ACARA v9 mapping & progression notes

This activity maps to Measurement & Geometry (apply Pythagoras and reason about rectangle properties) and to Reasoning & Problem Solving (select representations, compare candidate configurations, justify choices). Semester 1 builds fluency (Pythagoras computations). Semester 2 emphasizes reasoning — choosing among configurations and short justifications. Encourage students to progress from drilled computations to case enumeration and then to modelling problems.

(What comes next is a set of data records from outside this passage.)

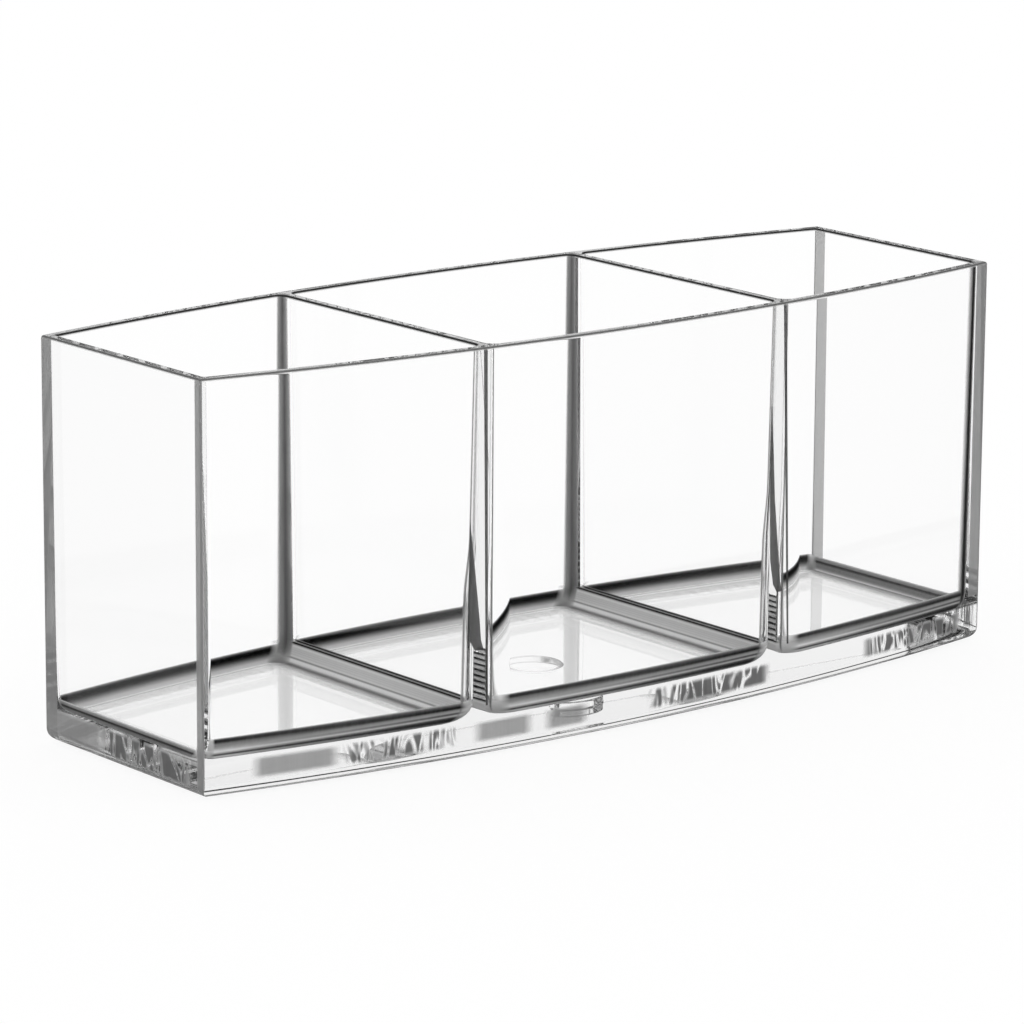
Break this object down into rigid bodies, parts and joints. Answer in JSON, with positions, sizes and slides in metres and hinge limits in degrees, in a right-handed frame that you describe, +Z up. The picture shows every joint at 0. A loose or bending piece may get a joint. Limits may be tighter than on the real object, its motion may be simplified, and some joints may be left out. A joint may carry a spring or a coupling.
{
  "type": "desktop organiser",
  "caption": "Clear open-top organiser box with side-by-side compartments, bowed front and rear walls, upright dividers and a thick base.",
  "frame": {"origin": "middle of the underside, on the surface that the box stands on", "axes": "+X to the right along the long side, +Y towards the rear wall, +Z up out of the open top"},
  "size_m": [0.228, 0.082, 0.092],
  "materials": {
    "clear_plastic": "clear, colourless, polished"
  },
  "bodies": {
    "root": {"base": "clear_plastic", "front_wall": "clear_plastic", "rear_wall": "clear_plastic", "left_end_wall": "clear_plastic", "right_end_wall": "clear_plastic", "left_divider": "clear_plastic", "right_divider": "clear_plastic"}
  },
  "joints": []
}
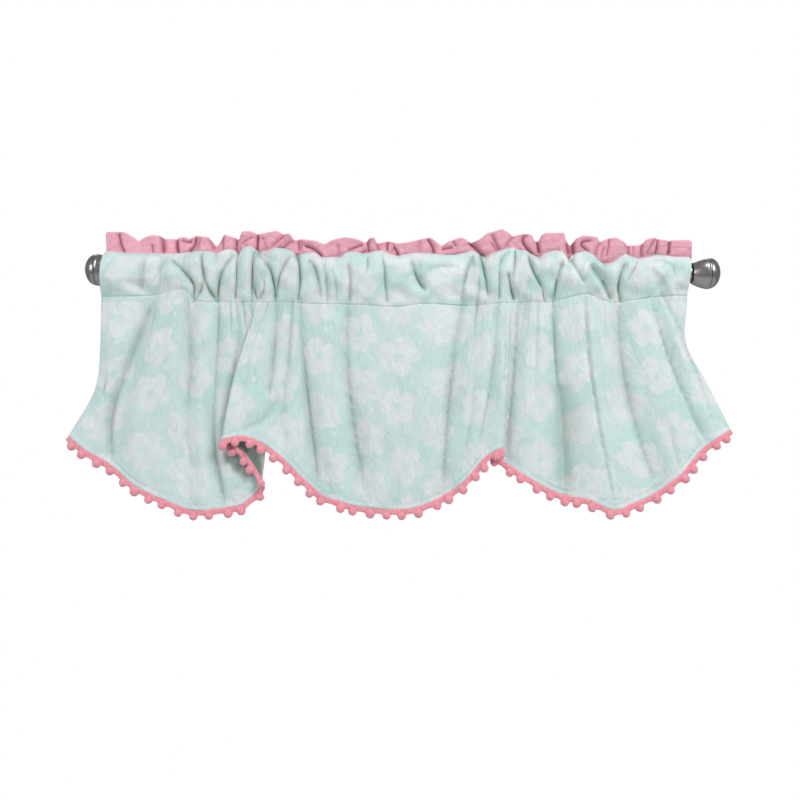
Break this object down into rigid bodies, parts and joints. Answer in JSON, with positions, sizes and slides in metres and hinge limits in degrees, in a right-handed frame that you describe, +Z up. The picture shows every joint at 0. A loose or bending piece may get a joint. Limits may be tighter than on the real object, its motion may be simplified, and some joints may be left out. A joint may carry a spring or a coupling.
{
  "type": "window valance on a curtain rod",
  "caption": "Plush window valance with scalloped hem, pompom trim and a ruffle above its rod pocket, gathered on a plain round rod with ball finials.",
  "frame": {"origin": "middle of the rod's axis", "axes": "+X along the rod, to the right as seen from the room; -Y from the cloth's face into the room; +Z up"},
  "size_m": [0.8927, 0.0581, 0.3897],
  "materials": {
    "mint_plush": "short soft pile, tone-on-tone print",
    "pink_velour": "short soft pile",
    "coral_trim": "matt yarn",
    "grey_metal": "satin"
  },
  "bodies": {
    "root": {"valance_panel": "mint_plush", "header_ruffle": "pink_velour", "pompom_trim": "coral_trim", "rod": "grey_metal", "finial_left": "grey_metal", "finial_right": "grey_metal"}
  },
  "joints": []
}
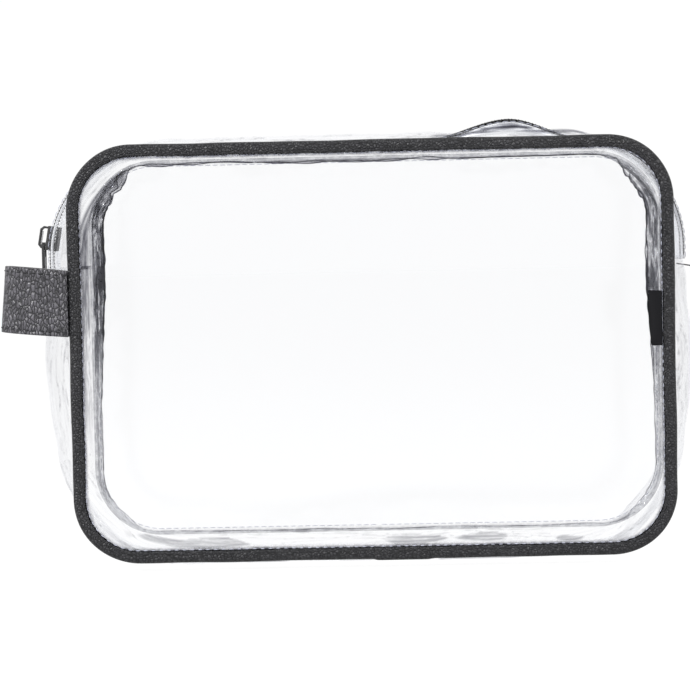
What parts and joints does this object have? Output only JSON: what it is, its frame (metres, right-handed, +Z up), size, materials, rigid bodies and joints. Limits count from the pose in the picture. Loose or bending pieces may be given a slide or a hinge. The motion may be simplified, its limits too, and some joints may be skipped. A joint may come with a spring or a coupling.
{
  "type": "makeup bag",
  "caption": "Clear boxy toiletry bag with bound front edge, zip round the top, a slider with a pull, a folded side loop strap and a small blank woven label.",
  "frame": {"origin": "on the base face, under the middle of the bag's body", "axes": "+Z up, front panel faces -Y, side strap on -X"},
  "size_m": [0.2784, 0.094, 0.1743],
  "materials": {
    "clear_film": "clear soft vinyl film, glossy, slightly wrinkled",
    "zip_tape": "thin woven translucent white tape",
    "zip_coil": "black nylon coil, satin",
    "black_metal": "black enamelled zinc, semi-gloss",
    "spring_steel": "bare spring leaf",
    "binding_leather": "black artificial leather, fine grain",
    "strap_leather": "black artificial leather, pebbled grain",
    "strap_lining": "black artificial leather, smooth backing",
    "woven_label": "black damask weave, blank",
    "thread": "black sewing thread",
    "clear_thread": "pale sewing thread"
  },
  "bodies": {
    "bag": {"front_panel": "clear_film", "back_panel_lower": "clear_film", "lower_gusset": "clear_film", "front_zip_strip": "clear_film", "front_zip_tape": "zip_tape", "front_zip_coil": "zip_coil", "front_binding": "binding_leather", "binding_thread": "thread", "strap_outer": "strap_leather", "strap_lining": "strap_lining", "strap_thread_top": "thread", "strap_thread_bottom": "thread", "back_seam_thread_lower": "clear_thread", "front_tape_thread": "clear_thread", "end_seam_thread_left": "thread", "end_seam_thread_right": "thread"},
    "mouth_flap": {"back_panel_upper": "clear_film", "rear_zip_strip": "clear_film", "rear_zip_tape": "zip_tape", "rear_zip_coil": "zip_coil", "back_seam_thread_upper": "clear_thread", "rear_tape_thread": "clear_thread"},
    "slider": {"slider_body": "black_metal", "slider_cap": "black_metal", "slider_lock_spring": "spring_steel"},
    "pull": {"pull_tab": "black_metal"},
    "label": {"woven_label": "woven_label"}
  },
  "joints": [
    {"name": "zip_travel", "type": "hinge", "parent": "bag", "child": "slider", "pos_m": [-0.0885, 0, 0.126], "axis": [0, 1, 0], "range_deg": [0, 80]},
    {"name": "mouth_open", "type": "hinge", "parent": "bag", "child": "mouth_flap", "pos_m": [0, 0, 0.12], "axis": [-1, 0, 0], "range_deg": [0, 32], "deforming": ["rear_zip_strip", "rear_zip_tape", "rear_zip_coil", "rear_tape_thread"]},
    {"name": "pull_swing", "type": "hinge", "parent": "slider", "child": "pull", "pos_m": [-0.1357, 0, 0.13158], "axis": [0, 1, 0], "range_deg": [0, 25]},
    {"name": "label_lift", "type": "hinge", "parent": "bag", "child": "label", "pos_m": [0.1145, -0.0447, 0.0974], "axis": [0, 0, 1], "range_deg": [0, 90], "stiffness_Nm_per_rad": 0.0004}
  ],
  "couplings": [
    {"joint": "mouth_open", "follows": "zip_travel", "ratio": 0.4}
  ]
}
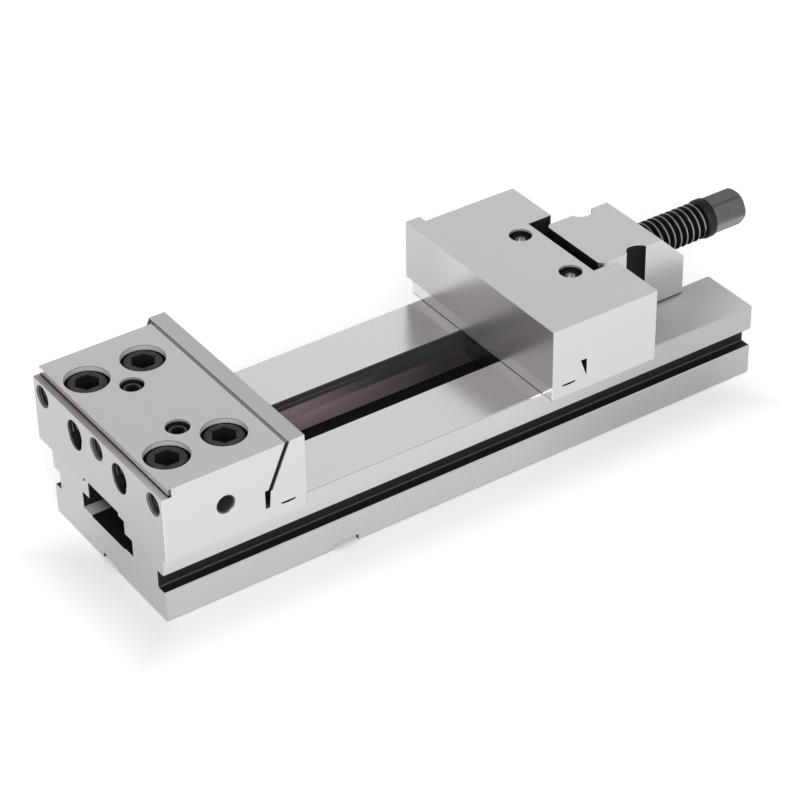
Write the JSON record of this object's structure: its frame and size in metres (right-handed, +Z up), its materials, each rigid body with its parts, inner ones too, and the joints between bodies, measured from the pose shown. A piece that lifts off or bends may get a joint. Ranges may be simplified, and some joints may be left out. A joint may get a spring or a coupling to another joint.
{
  "type": "modular machine vise",
  "caption": "Modular machine vise with a bolted fixed jaw, and a moving jaw driven by a screw spindle from a nut block that is set along the slotted bed.",
  "frame": {"origin": "where the two keyways cross, on the plane of the bed's underside", "axes": "+X along the bed from the fixed jaw to the spindle, +Z up, +Y to the side where the jaw plates stand out"},
  "size_m": [0.478, 0.1565, 0.101],
  "materials": {
    "ground_steel": "ground",
    "hardened_steel": "hardened and ground",
    "black_screw_steel": "black oxide",
    "dark_steel": "dark, machined",
    "bronze": "turned"
  },
  "bodies": {
    "bed": {"bed": "ground_steel", "fixed_jaw_body": "ground_steel", "fixed_jaw_plate": "ground_steel", "fixed_jaw_bolts": "black_screw_steel", "fixed_jaw_keys": "hardened_steel", "fixed_jaw_draw_rods": "dark_steel", "fixed_jaw_lock_screws": "black_screw_steel", "fixed_jaw_seat_strip": "hardened_steel"},
    "nut_carriage": {"nut_block": "ground_steel", "lead_nut": "bronze", "lead_nut_screw": "black_screw_steel", "carriage_foot": "hardened_steel", "carriage_foot_plate": "hardened_steel", "carriage_foot_screws": "black_screw_steel", "index_plunger": "black_screw_steel"},
    "index_pin": {"index_pin": "hardened_steel", "index_grip_pin": "dark_steel"},
    "moving_jaw": {"moving_jaw_body": "ground_steel", "moving_jaw_plate": "ground_steel", "moving_jaw_draw_rods": "dark_steel", "moving_jaw_lock_screws": "black_screw_steel", "jaw_guide": "hardened_steel", "jaw_guide_screws": "black_screw_steel", "thrust_pad": "hardened_steel", "nose_retainer_lower": "dark_steel", "nose_retainer_upper": "dark_steel", "nose_retainer_screws": "black_screw_steel"},
    "spindle": {"spindle": "dark_steel", "thrust_ball": "hardened_steel"}
  },
  "joints": [
    {"name": "carriage_slide", "type": "slide", "parent": "bed", "child": "nut_carriage", "axis": [1, 0, 0], "range_m": [-0.15, 0.025]},
    {"name": "jaw_slide", "type": "slide", "parent": "nut_carriage", "child": "moving_jaw", "axis": [1, 0, 0], "range_m": [-0.0275, 0.009]},
    {"name": "spindle_turn", "type": "hinge", "parent": "moving_jaw", "child": "spindle", "pos_m": [0.25, 0, 0.0805], "axis": [1, 0, 0], "range_deg": [-1980.5, 648.5]},
    {"name": "index_pin_lift", "type": "slide", "parent": "nut_carriage", "child": "index_pin", "axis": [0, 0, 1], "range_m": [-0.0053, 0]}
  ],
  "couplings": [
    {"joint": "spindle_turn", "follows": "jaw_slide", "rad_per_m": 1256.6}
  ]
}
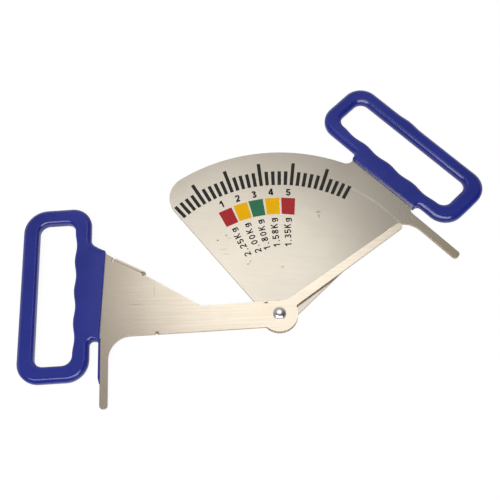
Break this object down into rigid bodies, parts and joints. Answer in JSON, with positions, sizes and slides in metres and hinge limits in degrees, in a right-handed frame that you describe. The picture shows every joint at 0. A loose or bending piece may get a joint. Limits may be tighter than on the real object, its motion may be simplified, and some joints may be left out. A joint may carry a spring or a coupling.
{
  "type": "livestock backfat caliper",
  "caption": "Flat pivoting caliper with a graduated dial fan, a pointer, jaw legs and dip-coated loop grips, for judging the body condition of an animal's back.",
  "frame": {"origin": "pivot axis at the level of the surface that the caliper lies on, dial up", "axes": "+Z out of the dial along the pivot, +X to the right and +Y up the dial as pictured"},
  "size_m": [0.3302, 0.2404, 0.0102],
  "materials": {
    "stainless_sheet": "satin, tumbled",
    "polished_stainless": "polished",
    "spring_steel": "satin",
    "blue_dip_coat": "semi-gloss, slightly soft",
    "white_nylon": "matt"
  },
  "bodies": {
    "sector_half": {"sector_plate": "stainless_sheet", "sector_grip": "blue_dip_coat", "pivot_post": "polished_stainless", "thrust_washer": "white_nylon", "spring_washer": "spring_steel", "rear_washer": "stainless_sheet"},
    "pointer_half": {"pointer_plate": "stainless_sheet", "pointer_grip": "blue_dip_coat"}
  },
  "joints": [
    {"name": "pivot", "type": "hinge", "parent": "sector_half", "child": "pointer_half", "pos_m": [0, 0, 0.005], "axis": [0, 0, 1], "range_deg": [-26.6, 182.4]}
  ]
}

Common errors and quick fixes

• Assuming both given numbers are sides without checking diagonal/side size relation — fix: always check if diagonal must be ≥ each side.
• Not listing the impossible case — fix: write it and explain why it fails (this strengthens reasoning marks).
• Skipping algebra steps when solving for b — fix: show squaring and rearrangement (9 + b² = 25 ⇒ b² = 16 ⇒ b = 4).

Practice habits checklist (tick as you work)

• Draw a labelled rectangle with F at (0,0).
• List the three possible distances from F: a, b, √(a² + b²).
• Enumerate all placements of the given numbers into those slots and test each.
• Show algebraic steps (square, subtract, root) when finding unknown sides.
• Finish with one clear justification sentence.

Short teaching tip

Start with quick drills on Pythagorean triples (3–4–5, 5–12–13) so students notice patterns. Then give this rectangle-minimisation task to practise enumerating configurations and choosing the smallest remaining distance. For higher extension, ask: if instead the given numbers were 6 and 10, what is the minimum third distance? (Students should notice proportional 3–4–5 scaling.)

Summary (Cornell bottom)

In one sentence: To minimise the unknown corner distance, list the cases where the given numbers are sides or diagonal, reject impossible cases because diagonal ≥ side, solve with Pythagoras when needed, compare results, and state the smallest—here 4 m.